Is this going to be a mandatory endpoint, or is there some way the client can discover whether or not the server offers batching? Perhaps try the batch endpoint first, and then fall back to non-batched endpoints if it 404's?

technoweenie · 2015-05-05T20:04:29Z

Is this going to be a mandatory endpoint, or is there some way the client can discover whether or not the server offers batching? Perhaps try the batch endpoint first, and then fall back to non-batched endpoints if it 404's?

I'd like to transition the code to using the batch endpoint as the single required endpoint for servers to implement for Git LFS v1.0.

First, ship experimental support. Enable some local lfs.batch config on a repository to use it.
Make the batch API default, and fallback to the original API if the server returns a 404 or lfs.batch is false.
Remove support for the old /objects API.

ddanier · 2015-05-06T02:39:19Z

I think a batch job would be really nice.

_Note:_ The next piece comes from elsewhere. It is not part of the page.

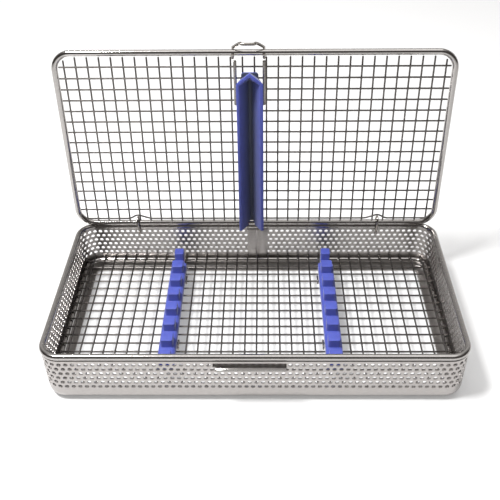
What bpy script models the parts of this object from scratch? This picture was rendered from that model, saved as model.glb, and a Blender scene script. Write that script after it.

However I don't like the idea of adding additional data to the requests (commit sha1, branch). The git-lfs server is currently pretty easy to implement as it's basically a simple key value store. This is - in my eyes - one of the key features that make it a feasible solution for many git providers (GitLab could for example add this without many problems, I did my own implementation in just under 10 hours). Now just adding more information might not complicate things, but allow us to do so. In the end this might make implementations much harder.

Another thing to keep in mind is that we are talking about big files. So the API request to check a files existance should have a pretty low impact on the overall performance, most of the time should be spended up/downloading the file itself. So although adding a batch job is a great thing from a technical perspective it might not necessarily be that much better from a usability perspective. My personal opinion is to just implement it anyways, as you cannot change this so easily when more servers exist.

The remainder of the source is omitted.